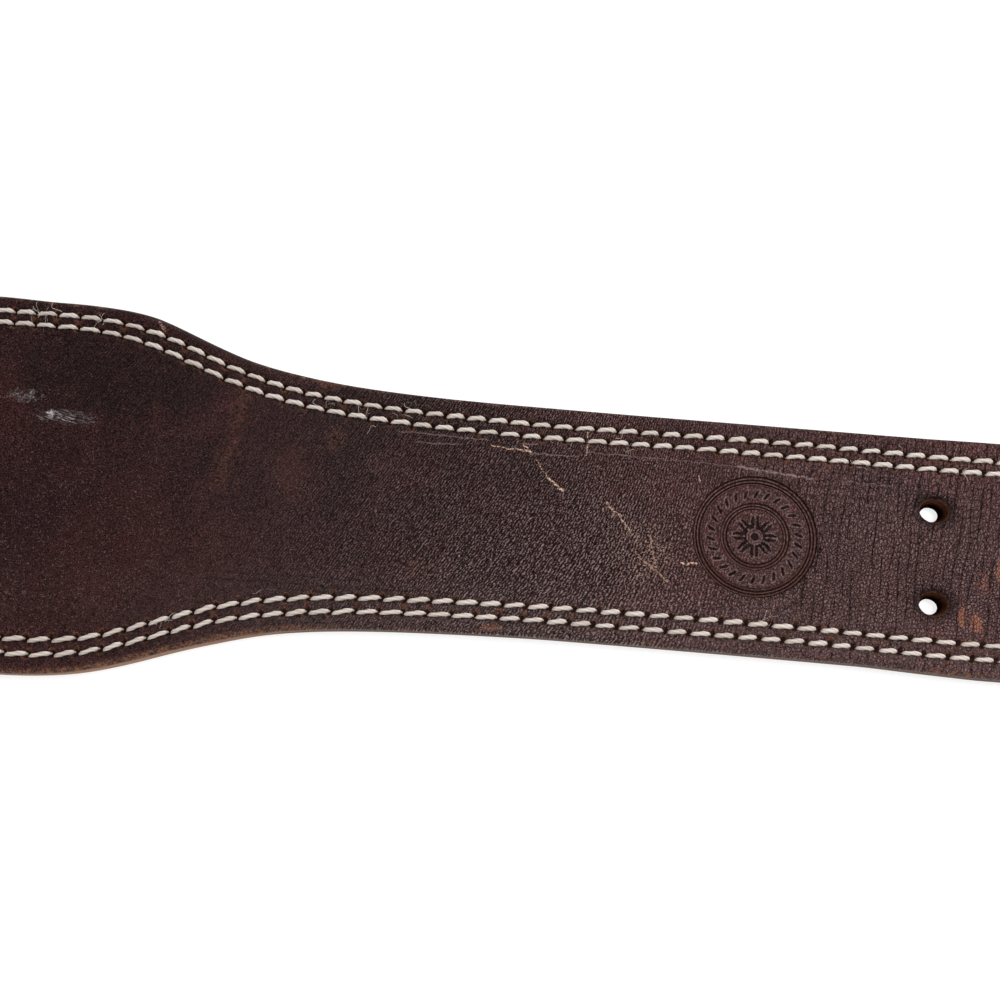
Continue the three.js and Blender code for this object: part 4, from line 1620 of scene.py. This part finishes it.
class LiftingBeltLooks(bpy.types.PropertyGroup):
    """Colours of the belt."""

    dark: colour_property("Dark Leather", "Darkest dye", (0.0165, 0.005, 0.0052))
    red: colour_property("Red Leather", "Dye where it is thin", (0.0265, 0.007, 0.0068))
    brown: colour_property("Brown Leather", "Rubbed dye", (0.034, 0.0115, 0.0092))
    # Painted highlights on the grain's tops, glints, sheen and the mark's ridges, and also the pale
    # rubbed lines
    highlight_and_rub: colour_property("Grain Tops", "Tops of the pebbled grain", (0.24, 0.165, 0.158))
    speck: colour_property("Specks", "Small specks of bare leather", (0.2, 0.075, 0.04))
    pressed: colour_property("Pressed Ridges", "Ridges in the mark", (0.09, 0.03, 0.02))
    worn: colour_property("Worn Leather", "Skin worn through", (0.26, 0.12, 0.065))
    flake: colour_property("Flaked Skin", "Leather where the skin has flaked", (0.4, 0.15, 0.09))
    scratch: colour_property("Scratches", "Bare leather in scratches", (0.72, 0.46, 0.34))
    scuff: colour_property("Scuff", "Pale rubbed patch", (0.8, 0.76, 0.77))
    rim: colour_property("Hole Rims", "Cut leather at the holes", (0.16, 0.06, 0.028))
    # Painted shade deep in the prong holes
    bore: colour_property("Hole Walls", "Deep in the holes", (0.004, 0.0015, 0.001))
    raw: colour_property("Raw Edge", "Cut edge without dye", (0.36, 0.2, 0.12))
    edge_dark: colour_property("Dyed Edge", "Dyed and burnished edge", (0.03, 0.013, 0.01))
    flesh: colour_property("Flesh Side", "Suede underside", (0.2, 0.115, 0.07))
    thread: colour_property("Thread", "Clean thread", (0.8, 0.7, 0.63))
    thread_dirty: colour_property("Dirty Thread", "Soiled thread", (0.6, 0.5, 0.43))
    steel: colour_property("Steel", "Bright steel", (0.62, 0.62, 0.63))
    steel_dull: colour_property("Dull Steel", "Dulled steel", (0.42, 0.41, 0.4))


class LiftingBeltStage(bpy.types.PropertyGroup):
    """Camera, floor and light."""

    camera_place: FloatVectorProperty(
        name="Camera Place",
        description="Where the camera stands",
        default=(0.2749, -0.07336, 0.33292),
        subtype="TRANSLATION",
    )
    camera_turn: FloatVectorProperty(
        name="Camera Turn",
        description="Camera angles, taken in the order Y, X, Z",
        default=(0.2372, 0.0192, 0.0814),
        subtype="EULER",
    )
    lens: FloatProperty(name="Lens", description="Focal length", default=45.0, unit="CAMERA")
    floor_colour: colour_property("Floor", "Pale floor", (0.3, 0.3, 0.3))
    floor_glow: strength_property("Floor Glow", "Light from the floor itself", 0.8)
    sky: strength_property("Fill Light", "Strength of the light all round", 0.06)
    light: strength_property("Lamps", "Strength of all the lamps together", 1.0)


# Operators


class BELT_OT_leather(bpy.types.Operator):
    """Builds the leather body with its edges, holes, fold and pressed mark"""

    bl_idname = "lifting_belt.leather"
    bl_label = "Leather Body"

    def execute(self, context):
        shape = BeltShape(context.scene.lifting_belt)
        mesh = LeatherShell(shape).mesh("leather_body")
        make_outward(mesh)
        wide = shape.end_width
        cutters = [prism("bar_space", bar_space(), -wide, wide, "y")]
        for number, y in enumerate(shape.hole_rows):
            outline, top = slot_outline(y), 2 * FOLD_RADIUS + 2.0
            cutters.append(prism(f"slot_{number}", outline, -2.0, top, "z"))
        mesh = cut(mesh, cutters)
        mesh.shade_smooth()
        mesh.set_sharp_from_angle(angle=math.radians(70))
        looks = context.scene.lifting_belt_looks
        body = add_object("leather_body", mesh, leather_material(looks, shape))
        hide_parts("belt_leather")
        return {"FINISHED"}


def stitches_between(holes, pitch):
    """Middle, turn and stretch of the stitches between the holes of a row."""
    gap = np.diff(holes, axis=0)
    turns = np.arctan2(gap[:, 1], gap[:, 0])
    return (holes[1:] + holes[:-1]) / 2, turns, np.hypot(gap[:, 0], gap[:, 1]) / pitch


def stitches_beside(shape, side):
    """The same for all stitches of the long rows on one side of the belt."""
    found = [stitches_between(row, shape.pitches[side]) for row in shape.rows.values()]
    middles, turns, stretches = [np.concatenate(values) for values in zip(*found)]
    kept = (middles[:, 1] > 0) == (side > 0)
    return middles[kept], turns[kept], stretches[kept]


def on_face(shape, places, lift):
    """Places in the x and y of the part, at the height of the face plus lift."""
    height = shape.face_height(places, shape.inset_of(places), dips=False)[0]
    return np.column_stack([places[:, 0] - ORIGIN_STATION, places[:, 1], height + lift])


class BELT_OT_stitching(bpy.types.Operator):
    """Sews the rows along both edges and across the fold, on the face and the underside"""

    bl_idname = "lifting_belt.stitching"
    bl_label = "Stitching"

    def execute(self, context):
        shape = BeltShape(context.scene.lifting_belt)
        thread = thread_material(context.scene.lifting_belt_looks)
        tree = stitch_nodes()
        looks = {
            1: {"Stitch Length": 4.75 * MM, "Bow": 0.3 * MM, "Slant": 0.22 * MM, "Taper": -0.12},
            -1: {"Stitch Length": 5.3 * MM, "Bow": -0.08 * MM, "Slant": 0.28 * MM, "Taper": 0.18},
        }
        widths = {1: 0.94, -1: 1.04}
        faces, unders = [], []
        for side in (1, -1):
            middles, turns, stretches = stitches_beside(shape, side)
            if side < 0:
                stretches = stretches * (1.03 - 0.1 * smooth(middles[:, 0], 780, 850))
                knots, lean = np.array(LOWER_LEAN).T
                turns = turns + np.radians(np.interp(middles[:, 0], knots, lean))
            values = {"turn": turns, "stretch": stretches}
            common = {"Thread Width": shape.thread * widths[side] * MM, "Material": thread}
            inputs = {**common, **looks[side], "Seed": 20 + side}
            places = on_face(shape, middles, STITCH_LIFT)
            faces.append(grow("stitches", places, values, tree, inputs))
            height = np.full(len(middles), UNDER_STITCH_HEIGHT)
            under = np.column_stack([middles - (ORIGIN_STATION, 0), height])
            inputs = {**common, "Bow": 0.0, "Rise": 0.0, "Sink": -0.8 * MM, "Seed": 40 + side}
            unders.append(grow("under_stitches", under, values, tree, inputs))
        common = {"Thread Width": shape.thread * MM, "Material": thread}
        for row in shape.cross_rows:
            middles, turns, stretches = stitches_between(row, shape.pitches[1])
            values = {"turn": turns, "stretch": stretches}
            inputs = {**common, "Bow": 0.1 * MM, "Seed": 61}
            places = on_face(shape, middles, STITCH_LIFT)
            faces.append(grow("cross_stitches", places, values, tree, inputs))
        add_object("face_stitching", joined("face_stitching", faces), thread)
        add_object("underside_stitching", joined("underside_stitching", unders), thread)
        return {"FINISHED"}


class BELT_OT_fibres(bpy.types.Operator):
    """Scatters loose fibres along the thread"""

    bl_idname = "lifting_belt.fibres"
    bl_label = "Loose Fibres"

    def execute(self, context):
        shape = BeltShape(context.scene.lifting_belt)
        chance = np.random.RandomState(8)
        holes = np.vstack(list(shape.rows.values()))
        spread = []
        for hole in holes[chance.permutation(len(holes))[:FIBRE_CLUMPS]]:
            count = chance.randint(1, FIBRES_MOST + 1)
            spread.append(hole + chance.normal(0, FIBRE_SPREAD, (count, 2)))
        lint = lint_material(context.scene.lifting_belt_looks)
        places = on_face(shape, np.vstack(spread), FIBRE_HEIGHT)
        mesh = grow("loose_fibres", places, {}, fibre_nodes(), {"Material": lint, "Seed": 5})
        add_object("loose_fibres", mesh, lint)
        return {"FINISHED"}


class BELT_OT_torn_rims(bpy.types.Operator):
    """Curls the torn leather up beside the stitch holes"""

    bl_idname = "lifting_belt.torn_rims"
    bl_label = "Torn Rims"

    def execute(self, context):
        shape = BeltShape(context.scene.lifting_belt)
        chance = np.random.RandomState(9)
        holes = np.vstack(list(shape.rows.values()))
        lower_share = TORN_LOWER + TORN_MOST * bell(holes[:, 0] - TORN_STATION, TORN_WIDTH)
        share = np.where(holes[:, 1] < 0, lower_share, TORN_UPPER)
        picked = holes[chance.uniform(size=len(holes)) < share]
        toward = np.where(picked[:, 1] < 0, 1.0, -0.8)
        torn = burr_material(context.scene.lifting_belt_looks)
        rims = picked + np.stack([np.zeros(len(picked)), toward], 1)
        places = on_face(shape, rims, TORN_HEIGHT)
        turns = np.where(picked[:, 1] < 0, 0.0, math.pi)
        inputs = {"Material": torn, "Seed": 6}
        mesh = grow("torn_rims", places, {"turn": turns}, burr_nodes(), inputs)
        add_object("torn_rims", mesh, torn)
        return {"FINISHED"}


class BELT_OT_buckle(bpy.types.Operator):
    """Builds the buckle frame and its two prongs"""

    bl_idname = "lifting_belt.buckle"
    bl_label = "Buckle"

    def execute(self, context):
        shape = BeltShape(context.scene.lifting_belt)
        buckle = BuckleShape(context.scene.lifting_belt)
        shells = [buckle.frame_shell()] + [buckle.prong_shell(y) for y in shape.hole_rows]
        points, faces = [], []
        for some, shell in shells:
            start = sum(len(others) for others in points)
            points.append(some)
            faces += [[start + i for i in face] for face in shell]
        mesh = mesh_of("buckle_frame_and_prongs", np.vstack(points), faces)
        make_outward(mesh)
        mesh.shade_smooth()
        steel = steel_material(context.scene.lifting_belt_looks)
        piece = add_object("buckle_frame_and_prongs", mesh, steel)
        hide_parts("buckle")
        return {"FINISHED"}


class BELT_OT_stage(bpy.types.Operator):
    """Lays the floor and sets up the light and the camera"""

    bl_idname = "lifting_belt.stage"
    bl_label = "Stage"

    def execute(self, context):
        scene, stage = context.scene, context.scene.lifting_belt_stage
        scene.view_settings.view_transform = "Standard"
        signs = ((-1, -1), (1, -1), (1, 1), (-1, 1))
        corners = [(x * FLOOR_HALF_WIDTH, y * FLOOR_HALF_WIDTH, FLOOR_Z) for x, y in signs]
        floor = linked("floor", mesh_of("floor", corners, [[0, 1, 2, 3]]))
        material, tree = new_material("pale_floor")
        glow = {"Emission Color": WHITE, "Emission Strength": stage.floor_glow}
        finish_material(tree, {**principled(opaque(stage.floor_colour), 0.9, None, 0.1), **glow})
        floor.data.materials.append(material)
        world = bpy.data.worlds.new("soft_studio")
        world.use_nodes = True
        sky = world.node_tree.nodes["Background"]
        sky.inputs["Color"].default_value = WHITE
        sky.inputs["Strength"].default_value = stage.sky
        scene.world = world
        for name, place, size, power in LAMPS:
            data = bpy.data.lights.new(name, "AREA")
            data.size = size
            data.energy = power * stage.light
            lamp = linked(name, data)
            lamp.location = place
            aim = Vector(LAMP_AIM) - Vector(place)
            lamp.rotation_euler = aim.to_track_quat("-Z", "Y").to_euler()
        camera_data = bpy.data.cameras.new("camera")
        camera_data.lens = stage.lens
        camera_data.sensor_width = 36.0
        camera_data.clip_start = 0.01
        camera = linked("camera", camera_data)
        camera.location = stage.camera_place
        camera.rotation_mode = "YXZ"
        camera.rotation_euler = Euler(stage.camera_turn, "YXZ")
        scene.camera = camera
        return {"FINISHED"}


class BELT_PT_panel(bpy.types.Panel):
    """Sizes, colours and building steps of the belt"""

    bl_idname = "BELT_PT_panel"
    bl_label = "Lifting Belt"
    bl_space_type = "VIEW_3D"
    bl_region_type = "UI"
    bl_category = "Belt"

    def draw(self, context):
        column = self.layout.column()
        for operator in OPERATORS:
            column.operator(operator.bl_idname)
        for group in GROUPS:
            settings = getattr(context.scene, group)
            box = self.layout.box()
            for name in settings.__annotations__:
                box.prop(settings, name)


OPERATORS = (
    BELT_OT_stage,
    BELT_OT_leather,
    BELT_OT_stitching,
    BELT_OT_fibres,
    BELT_OT_torn_rims,
    BELT_OT_buckle,
)
GROUPS = {
    "lifting_belt": LiftingBeltSettings,
    "lifting_belt_looks": LiftingBeltLooks,
    "lifting_belt_stage": LiftingBeltStage,
}


def register():
    """Registers the classes and the settings of the scene."""
    for group in GROUPS.values():
        bpy.utils.register_class(group)
    for operator in OPERATORS:
        bpy.utils.register_class(operator)
    bpy.utils.register_class(BELT_PT_panel)
    for name, group in GROUPS.items():
        setattr(bpy.types.Scene, name, PointerProperty(type=group))


def unregister():
    """Takes back what register does."""
    for name in GROUPS:
        delattr(bpy.types.Scene, name)
    bpy.utils.unregister_class(BELT_PT_panel)
    for operator in reversed(OPERATORS):
        bpy.utils.unregister_class(operator)
    for group in reversed(GROUPS.values()):
        bpy.utils.unregister_class(group)


def main():
    """Builds every piece and the stage."""
    register()
    bpy.ops.lifting_belt.stage()
    bpy.ops.lifting_belt.leather()
    bpy.ops.lifting_belt.stitching()
    bpy.ops.lifting_belt.fibres()
    bpy.ops.lifting_belt.torn_rims()
    bpy.ops.lifting_belt.buckle()


if __name__ == "__main__":
    main()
::::
## WRITTEN EXERCISE
Please write out the material word for word from its first line through the line holding "(0.42, 0.41, 0.4))", including both, and no line past it.

## FULL SOLUTION
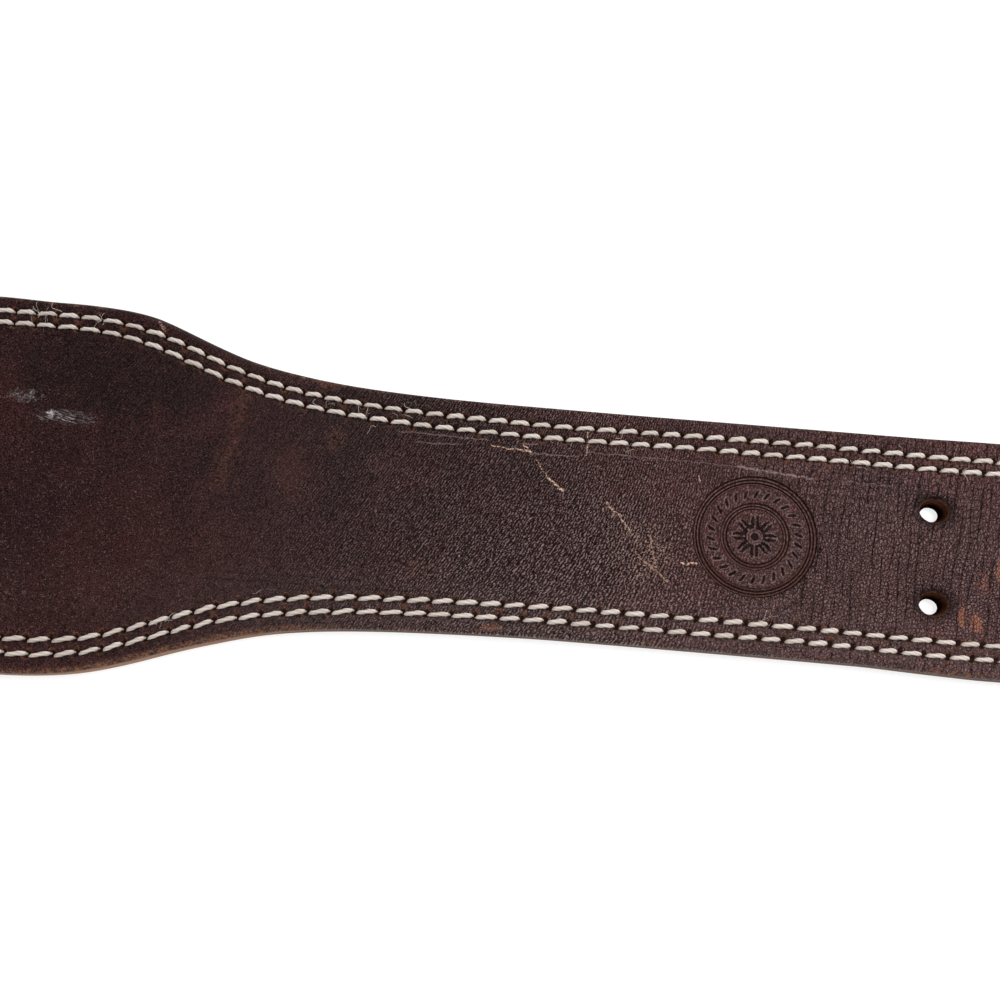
Continue the three.js and Blender code for this object: part 4, from line 1620 of scene.py. This part finishes it.
class LiftingBeltLooks(bpy.types.PropertyGroup):
    """Colours of the belt."""

    dark: colour_property("Dark Leather", "Darkest dye", (0.0165, 0.005, 0.0052))
    red: colour_property("Red Leather", "Dye where it is thin", (0.0265, 0.007, 0.0068))
    brown: colour_property("Brown Leather", "Rubbed dye", (0.034, 0.0115, 0.0092))
    # Painted highlights on the grain's tops, glints, sheen and the mark's ridges, and also the pale
    # rubbed lines
    highlight_and_rub: colour_property("Grain Tops", "Tops of the pebbled grain", (0.24, 0.165, 0.158))
    speck: colour_property("Specks", "Small specks of bare leather", (0.2, 0.075, 0.04))
    pressed: colour_property("Pressed Ridges", "Ridges in the mark", (0.09, 0.03, 0.02))
    worn: colour_property("Worn Leather", "Skin worn through", (0.26, 0.12, 0.065))
    flake: colour_property("Flaked Skin", "Leather where the skin has flaked", (0.4, 0.15, 0.09))
    scratch: colour_property("Scratches", "Bare leather in scratches", (0.72, 0.46, 0.34))
    scuff: colour_property("Scuff", "Pale rubbed patch", (0.8, 0.76, 0.77))
    rim: colour_property("Hole Rims", "Cut leather at the holes", (0.16, 0.06, 0.028))
    # Painted shade deep in the prong holes
    bore: colour_property("Hole Walls", "Deep in the holes", (0.004, 0.0015, 0.001))
    raw: colour_property("Raw Edge", "Cut edge without dye", (0.36, 0.2, 0.12))
    edge_dark: colour_property("Dyed Edge", "Dyed and burnished edge", (0.03, 0.013, 0.01))
    flesh: colour_property("Flesh Side", "Suede underside", (0.2, 0.115, 0.07))
    thread: colour_property("Thread", "Clean thread", (0.8, 0.7, 0.63))
    thread_dirty: colour_property("Dirty Thread", "Soiled thread", (0.6, 0.5, 0.43))
    steel: colour_property("Steel", "Bright steel", (0.62, 0.62, 0.63))
    steel_dull: colour_property("Dull Steel", "Dulled steel", (0.42, 0.41, 0.4))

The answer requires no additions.